Four-surface architecture
CLI, Desktop, IDE, Cloud
Start a task in the CLI, hand it to a cloud sandbox, review the diff in the desktop app, and merge from the IDE extension. All surfaces read from the same config.toml so you configure once.
272K default context window
272K default, 1M opt-in
Handles most project-sized tasks without running into limits. An experimental 1M-token mode is available through config but bills at 2x input and 1.5x output for sessions that exceed 272K.
Cloud-sandboxed execution
Native
Each task runs in its own isolated copy of the repo with separate git state. The agent cannot touch your local working tree unless you explicitly accept the changes after review.
Skills and Automations
Built-in marketplace
Skills bundle instructions and scripts into reusable workflows. Automations run skills on a schedule in the background. Only the skill name and description load into context initially. The full instructions load only when the agent decides to use it.
Apache 2.0 open-source CLI
Open source (Rust)
The entire CLI codebase is public on GitHub. Teams can audit the agent loop, fork for internal modifications, or contribute upstream. Configuration uses TOML, not YAML or JSON.

Strengths & Limitations

Strengths
  • Uses roughly 4x fewer tokens per task than Claude Code on equivalent work, which translates directly to more completed tasks per billing window and lower effective cost for routine operations.
  • Parallel cloud execution lets teams queue 3 to 5 tasks at once, each running in its own sandboxed environment with separate git state. Queue morning tasks before coffee and review completed PRs 20 minutes later.
  • The open-source CLI means teams can read every line of the agent loop, customize approval behaviors, and contribute fixes without waiting on OpenAI. Over 400 contributors have shipped changes since the April 2025 launch.
Limitations
  • In blind code quality comparisons, reviewers preferred Claude Code output roughly two to one. Codex prioritizes speed and token efficiency over first-pass polish, so complex refactors often need an extra review cycle before merging.
  • The AGENTS.md file caps at 32 KiB by default (configurable via project_doc_max_bytes in config.toml). Instructions past the limit get silently truncated with no warning. Teams with large instruction sets need to split files across subdirectories.
  • Token-based credit billing replaced per-message pricing in April 2026, but no per-task cost estimate appears before execution starts. Heavy sessions spike unpredictably because credit consumption scales with both input context and output length.

Who It’s For

Best for
Engineering teams running 20+ PRs per week who want to delegate well-scoped implementation tasks to a background agent. Developers already paying for ChatGPT who want coding agent access without a separate subscription or vendor relationship.
Not ideal for
Developers who need inline autocomplete as they type. Teams that require polished, merge-ready output without additional review cycles. For real-time editing assistance, Cursor or GitHub Copilot are better fits.

Pricing Breakdown

All rate limits run on a 5-hour rolling window, not a monthly cap. A heavy two-hour session can burn through an entire window before lunch.

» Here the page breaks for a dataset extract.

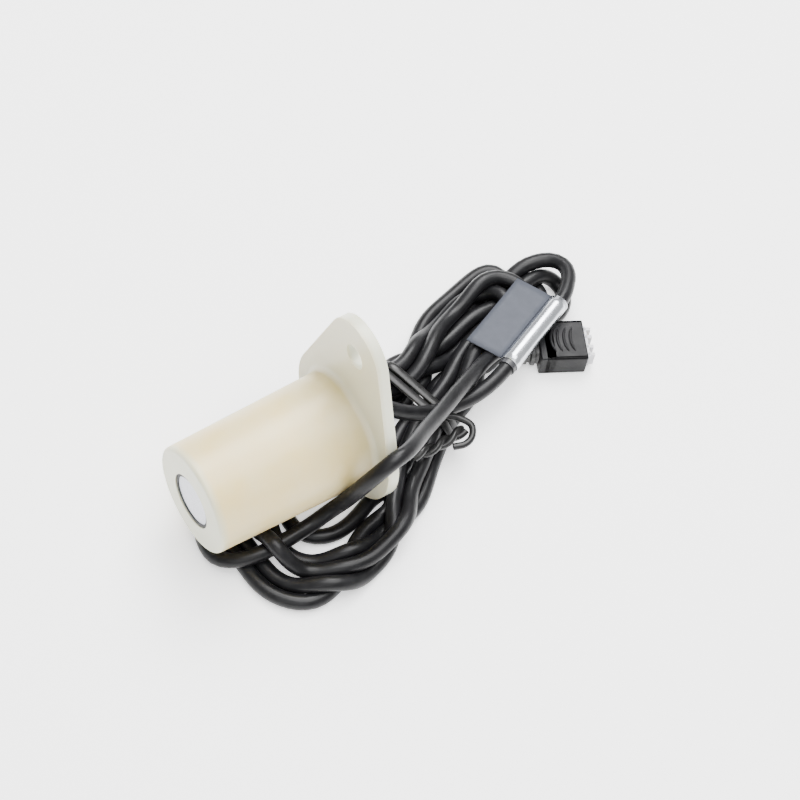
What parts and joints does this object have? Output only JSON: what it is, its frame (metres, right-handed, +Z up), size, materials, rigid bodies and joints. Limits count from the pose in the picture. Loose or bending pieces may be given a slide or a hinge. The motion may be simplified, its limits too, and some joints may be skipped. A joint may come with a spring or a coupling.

The April 2026 shift to token-based billing made costs harder to predict. GPT-5.5 consumes 125 credits per million input tokens and 750 per million output. A complex multi-file refactor eats roughly 9x the credits of a small script fix, using the same task slot.

OpenAI's own published estimate puts typical power-user spend well above the Plus list price, landing between the Pro 5x and 20x tiers for most active developers.